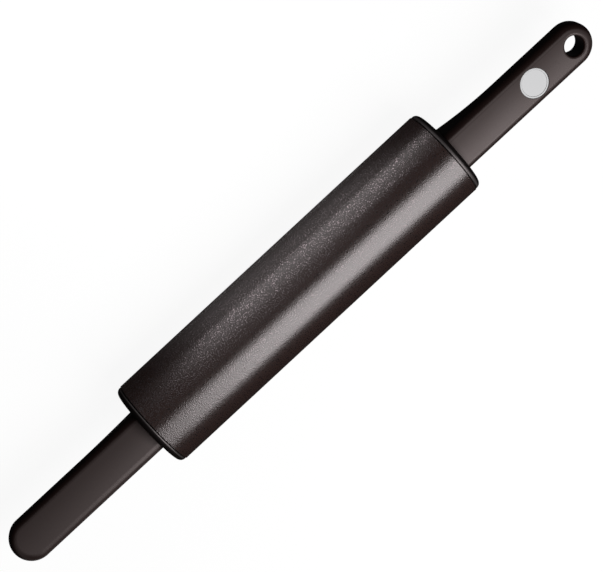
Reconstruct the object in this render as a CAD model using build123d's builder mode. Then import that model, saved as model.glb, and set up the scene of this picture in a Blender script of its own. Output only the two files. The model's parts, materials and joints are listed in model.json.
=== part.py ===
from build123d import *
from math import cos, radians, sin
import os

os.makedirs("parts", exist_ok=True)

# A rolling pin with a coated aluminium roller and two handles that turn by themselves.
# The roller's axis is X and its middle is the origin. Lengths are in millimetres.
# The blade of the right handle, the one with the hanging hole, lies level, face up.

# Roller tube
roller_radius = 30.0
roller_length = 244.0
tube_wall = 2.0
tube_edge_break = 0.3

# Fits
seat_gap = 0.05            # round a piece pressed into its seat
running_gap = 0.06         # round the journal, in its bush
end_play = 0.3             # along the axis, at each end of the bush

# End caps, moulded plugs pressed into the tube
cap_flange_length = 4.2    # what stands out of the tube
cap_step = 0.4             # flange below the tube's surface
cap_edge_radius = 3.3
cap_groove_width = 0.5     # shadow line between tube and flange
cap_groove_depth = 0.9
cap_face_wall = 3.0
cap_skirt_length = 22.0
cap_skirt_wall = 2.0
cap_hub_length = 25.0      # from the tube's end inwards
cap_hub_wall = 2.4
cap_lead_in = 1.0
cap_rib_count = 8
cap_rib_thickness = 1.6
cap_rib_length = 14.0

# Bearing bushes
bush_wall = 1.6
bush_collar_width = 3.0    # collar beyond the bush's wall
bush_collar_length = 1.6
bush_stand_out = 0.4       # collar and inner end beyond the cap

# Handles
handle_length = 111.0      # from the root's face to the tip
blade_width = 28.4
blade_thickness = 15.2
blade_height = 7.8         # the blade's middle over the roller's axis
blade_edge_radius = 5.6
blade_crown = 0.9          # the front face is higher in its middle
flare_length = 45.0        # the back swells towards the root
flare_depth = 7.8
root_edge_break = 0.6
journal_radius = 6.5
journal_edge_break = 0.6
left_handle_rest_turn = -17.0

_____

__TASK REQUIREMENTS__.
Reproduce each line verbatim.

__WRITTEN SOLUTION__.
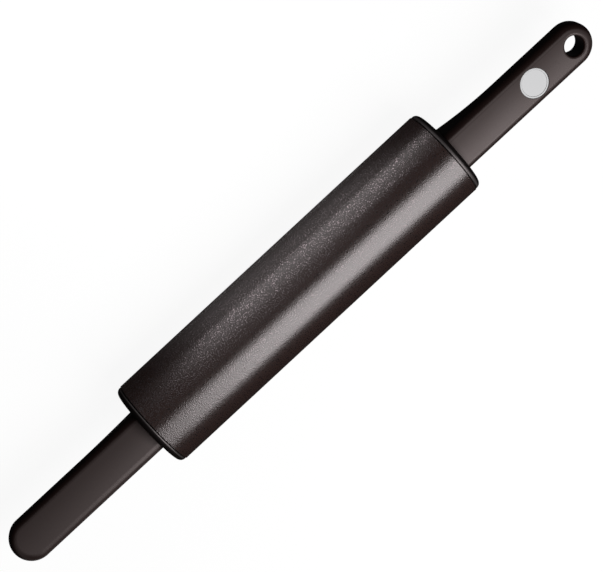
Reconstruct the object in this render as a CAD model using build123d's builder mode. Then import that model, saved as model.glb, and set up the scene of this picture in a Blender script of its own. Output only the two files. The model's parts, materials and joints are listed in model.json.
=== part.py ===
from build123d import *
from math import cos, radians, sin
import os

os.makedirs("parts", exist_ok=True)

# A rolling pin with a coated aluminium roller and two handles that turn by themselves.
# The roller's axis is X and its middle is the origin. Lengths are in millimetres.
# The blade of the right handle, the one with the hanging hole, lies level, face up.

# Roller tube
roller_radius = 30.0
roller_length = 244.0
tube_wall = 2.0
tube_edge_break = 0.3

# Fits
seat_gap = 0.05            # round a piece pressed into its seat
running_gap = 0.06         # round the journal, in its bush
end_play = 0.3             # along the axis, at each end of the bush

# End caps, moulded plugs pressed into the tube
cap_flange_length = 4.2    # what stands out of the tube
cap_step = 0.4             # flange below the tube's surface
cap_edge_radius = 3.3
cap_groove_width = 0.5     # shadow line between tube and flange
cap_groove_depth = 0.9
cap_face_wall = 3.0
cap_skirt_length = 22.0
cap_skirt_wall = 2.0
cap_hub_length = 25.0      # from the tube's end inwards
cap_hub_wall = 2.4
cap_lead_in = 1.0
cap_rib_count = 8
cap_rib_thickness = 1.6
cap_rib_length = 14.0

# Bearing bushes
bush_wall = 1.6
bush_collar_width = 3.0    # collar beyond the bush's wall
bush_collar_length = 1.6
bush_stand_out = 0.4       # collar and inner end beyond the cap

# Handles
handle_length = 111.0      # from the root's face to the tip
blade_width = 28.4
blade_thickness = 15.2
blade_height = 7.8         # the blade's middle over the roller's axis
blade_edge_radius = 5.6
blade_crown = 0.9          # the front face is higher in its middle
flare_length = 45.0        # the back swells towards the root
flare_depth = 7.8
root_edge_break = 0.6
journal_radius = 6.5
journal_edge_break = 0.6
left_handle_rest_turn = -17.0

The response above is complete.